For many years I've been looking for my ideal version of Handel's great Zadok the Priest, and I'm somewhere near it at last. So far as this performance goes, I may actually have got there, all I miss in this account is a little more vividness in the recorded sound. As far as the rest of the disc goes, I have no complaints or reservations at all. The four coronation anthems are given this time in the sequence Zadok, Let thy hand be strengthened, The King shall rejoice and My heart is inditing. Opinions vary as to the appropriate order for them, but obviously if you take a different view of the matter it is very simple to sequence them however you think best. The balance of the disc is taken up with an earlier work, a birthday ode for Queen Anne, probably composed for that monarch's 48th birthday in 1713.

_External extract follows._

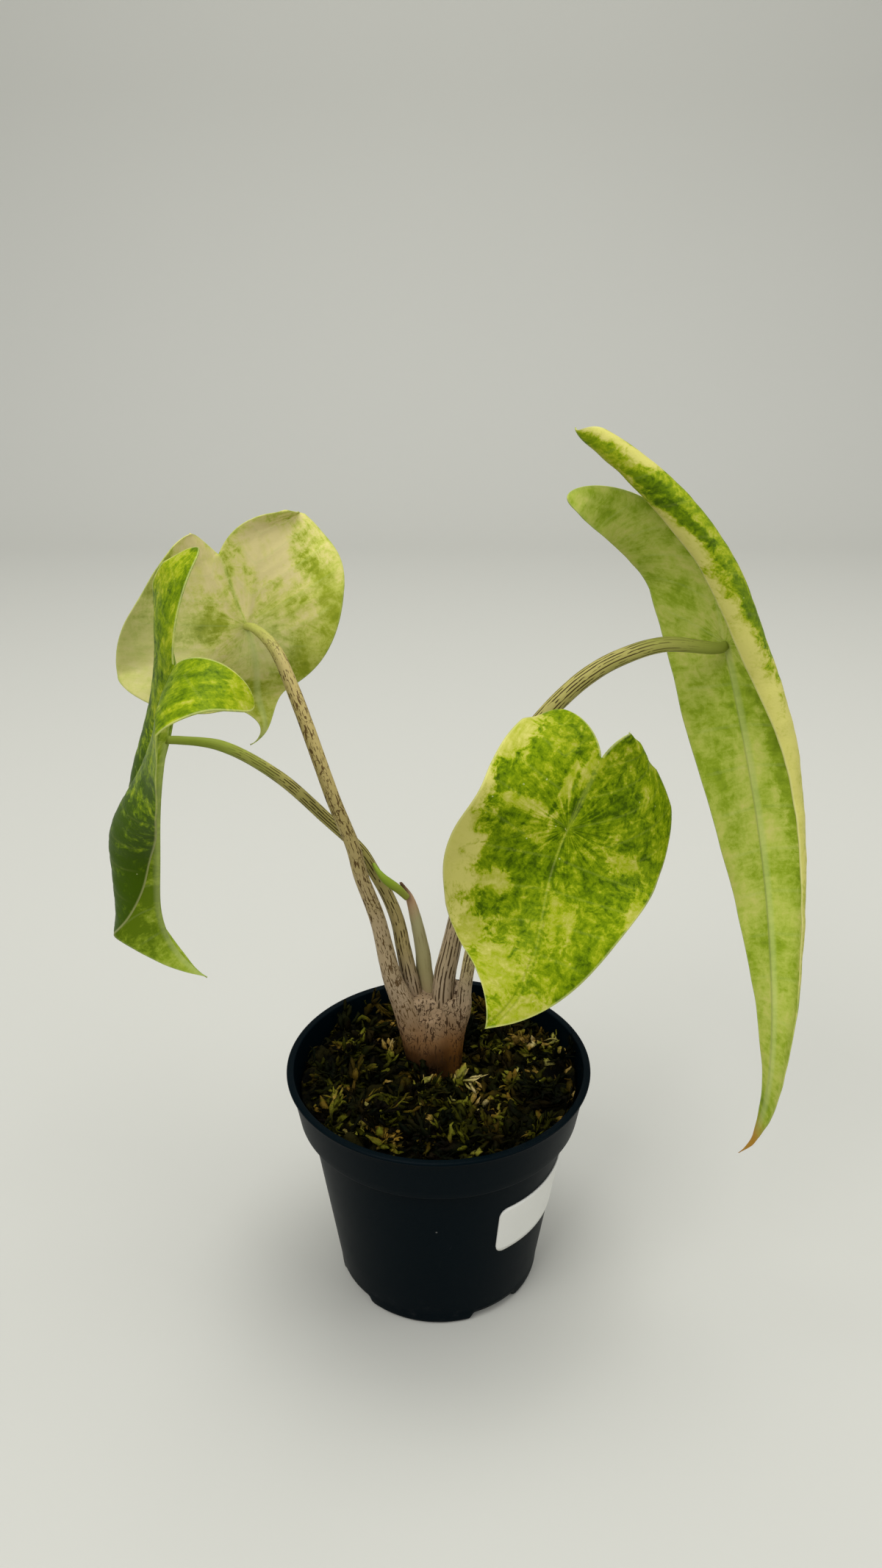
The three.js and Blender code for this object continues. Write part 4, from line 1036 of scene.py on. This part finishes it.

Back to Zadok. Please forgive a possible appearance of dogmatism if I say that the tempo is absolutely right. Cleobury's speed here is much as I remember it from the recording of the coronation of Queen Elizabeth II. It may be faster than one is used to, but there is a very good reason for it. Even at this speed, that spine-tingling orchestral introduction takes a full minute and 20 seconds to reach the great choral chords, and it measures out the tread of the monarch and consort, one stately pace to every four notes, as they advance towards the altar steps in Westminster Abbey, the choral outburst coming as they arrive at them. The choral tone here is very full and grand. I would have been interested to know whether Cleobury has used a larger chorus at this point than later - on one occasion Handel is known to have had 500 performers in Zadok. There are certainly not 500 here, and Handel's choral writing can convey an impression of multitudes even with a smallish choir. From this point on the chorus is appropriately small, clear in its diction and even, to my delight, producing a trill on `ever'. The other three anthems are beautifully done and beautifully recorded. There are various Alleluias in the first three including Zadok, and here, as in the great chorus in Messiah, Handel scans the word sometimes as All-e-LU-ia and sometimes as All-eh-EH-lu-IA. He learned the latter way of doing it from Purcell, and 150 years after Handel's anthems Brahms uses it again in his great Triumphlied celebrating the battle of Sedan.
The words to the birthday ode are by Ambrose Phillips. They are the usual sycophantic rubbish, but `twas ever thus. In days of old such toweringly great poets as Horace and Pindar had turned out equally wince-making sentiments, they just expressed them a lot better. The music is another matter, being simply exquisite. I have been familiar with these three soloists in Handel for a couple of years now, and what a pleasure it is to listen to such perfect singing and perfect sense for the composer's style. The opening number is a heavenly duet for counter-tenor and trumpet. I was very let down at not seeing the trumpeter credited in the liner. It may be Crispian Steel-Perkins (it's good enough to be him) but we are not told. The choir of King's, the Academy of Ancient Music and the director need no introduction by now, and are at their superlative best throughout.
The liner-note, by Anthony Hicks, is helpful, informative and readable, and is given in German and French as well as in English, as are the texts to the music. The recording is really very good too, except that I was eager for just that last ounce of `presence' at the start of Zadok that would have made this disc absolutely perfect for me. The set dates from 2001 I see, so perhaps it will be reissued sometime with a little remastering, fulfilling one of my remaining aspirations in this life.